Move over, Optimus Prime: The optimizer is a scrappy competitor

The unique nature of the US ferrous scrap trade makes for some tense moments and critical decisions. A steel mill’s entire month of scrap requirements are generally priced and purchased in as little as a few days, if not a few hours. Buyers have precious little time to decide what grades of scrap make sense at what prices.

Enter the optimizer.

The computer program is used by a mill’s scrap buyer when he takes his grocery list of ferrous needs to the store (aka the scrap market). The buyer enters as much information as possible and the optimizer tells him the best mix of scrap grades to buy. It’s an overlooked technology in the steel industry, which is otherwise teeming with technological solutions.

“Basically it looks to meet chemistry requirements the cheapest way possible,” one scrap buyer explained. Some mills use tried-and-true formulas, other optimizers are internally developed. “Some are far more sophisticated than others.”

There are a lot of variables to consider month-to-month when it comes to buying scrap. For example, heavy melting scrap takes longer to melt than No. 1 busheling scrap. The longer it takes, the more energy is consumed. Energy rates also fluctuate. The optimizer takes all this into account.

Mill order books for finished steel also fluctuate. For example, some mills with a wide range of products make steel grades that are copper-restrictive and require higher-quality scrap.

The optimizer can take into account price differentials between grades, power consumption needed to melt those grades along with the accompanying carbon costs, all while being cognizant of the mix of products that the mill will need to produce that month.

“We look at melt times by grades,” a scrap buyer for an electric arc furnace mill source said. “Slag characteristics are factored in … yield is important … cycle time between melts … all these things factor into what we do.”

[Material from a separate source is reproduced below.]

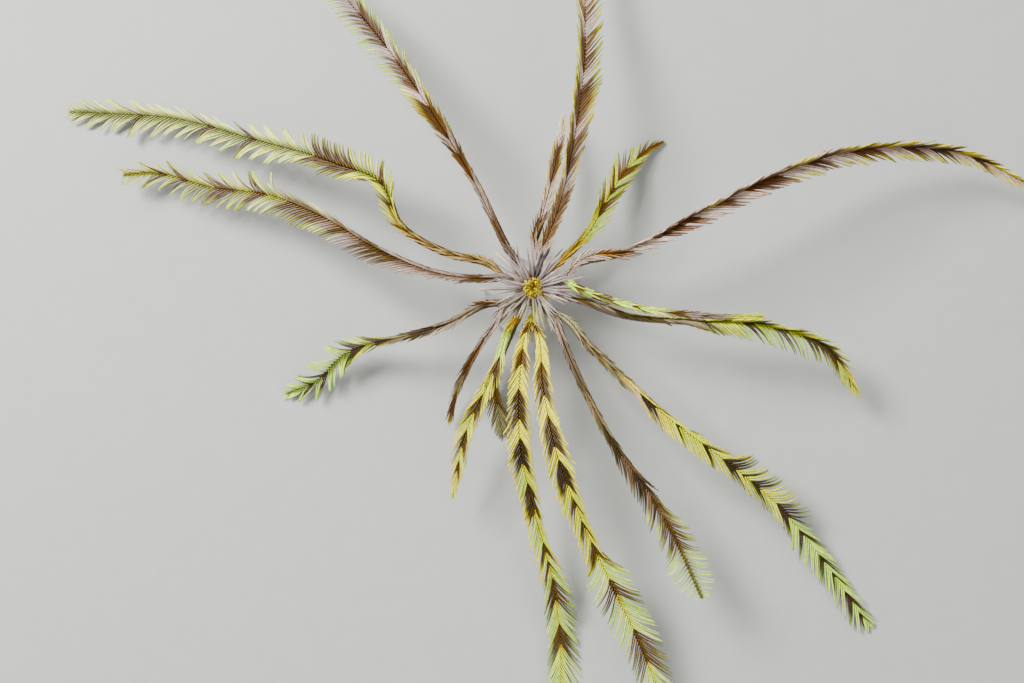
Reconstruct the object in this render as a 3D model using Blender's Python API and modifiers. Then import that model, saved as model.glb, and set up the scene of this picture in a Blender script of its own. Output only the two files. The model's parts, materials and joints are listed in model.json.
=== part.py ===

A scrap buyer at an EAF sheet mill noted that optimizers “advise” about the cheapest mix of scrap grades possible “given market and operational constraints” to meet forecast production at a particular mill site. The key word here is “operational.” In July, when prime scrap prices rebounded and shredded prices sank, some mill scrap optimizers were reportedly telling scrap buyers to purchase exactly zero tons of prime material.

That would not be operationally feasible for most steel mills but it was very telling. It showed how disproportionately formerly stagnant prime scrap prices had rebounded versus their weakening obsolete scrap counterparts.

Prime material, as defined by the Institute of Scrap Recycling Industries’ (ISRI) specifications, is clean steel scrap that could originate from sheet clippings or stampings, mostly generated by automotive and general manufacturing facilities that use sheet steel as feedstock.

Prime scrap is new scrap, obsolete scrap is old scrap. The bellwether prime grade is No. 1 busheling and the bellwether obsolete grade is shredded scrap, which mostly originates from end-of-life consumer goods like old cars and washing machines.

A natural premium is appropriate for prime scrap, but for most of 2015 and earlier this year, that advantage evaporated. Scrap grades were trading roughly on par across the country and in some regions No. 1 busheling could be had at a discount to shred.

To simplify the differences in the supply-demand economics surrounding the two grades, it’s important to remember that prime scrap is generated and obsolete scrap has to be collected.

And for a while a lot of prime scrap was being generated because strong US auto sales meant more discards from stamping, while not a lot of obsolete scrap was being collected  because low prices were not enticing peddlers to collect it. The supply differentials forced prime scrap prices below some obsolete grades, most notably shredded scrap.

“The best part about optimizers is they don’t think, feel or become emotionally entrenched/attached to notions, they just do and react,” a mill scrap buyer said.


So even though it went against historical norms and maybe even logic, new clean prime scrap was optimal to buy at cheaper prices than old shredded scrap earlier this year. Optimus Prime is a character from the “Transformer” toy/film franchise, but in the steelmaking world, Optimal Prime became a way of life for mills.


In April there was a mill paying $240/long ton delivered mill for No. 1 busheling and $250/lt for shredded scrap. In May the prices were even at $270/lt. By June, No. 1 busheling was $270/lt and shred was $250/lt. In July some No. 1 busheling prices reached $300/lt while shred fell to $240/lt. That is when the optimizers stepped in and said “Enough!” and mills reduced their prime buys, increased their shred buys and in August the gap had shrunk to $20/lt — $260/lt for No. 1 busheling and $240/lt for shredded scrap — for this particular mill. In other regions the gap is $30/lt or as high as $40/lt.

The optimizers are expected to be influential again during September negotiations and shrink the gap further.

According to the biography of Optimus Prime, he had a strong moral character, excellent leadership and sound decision-making skills. Nowadays the non-fictional steel mill scrap buyers are showcasing sound decision-making skills thanks to their trusty optimizers, an evolving tool in the steelmaking process.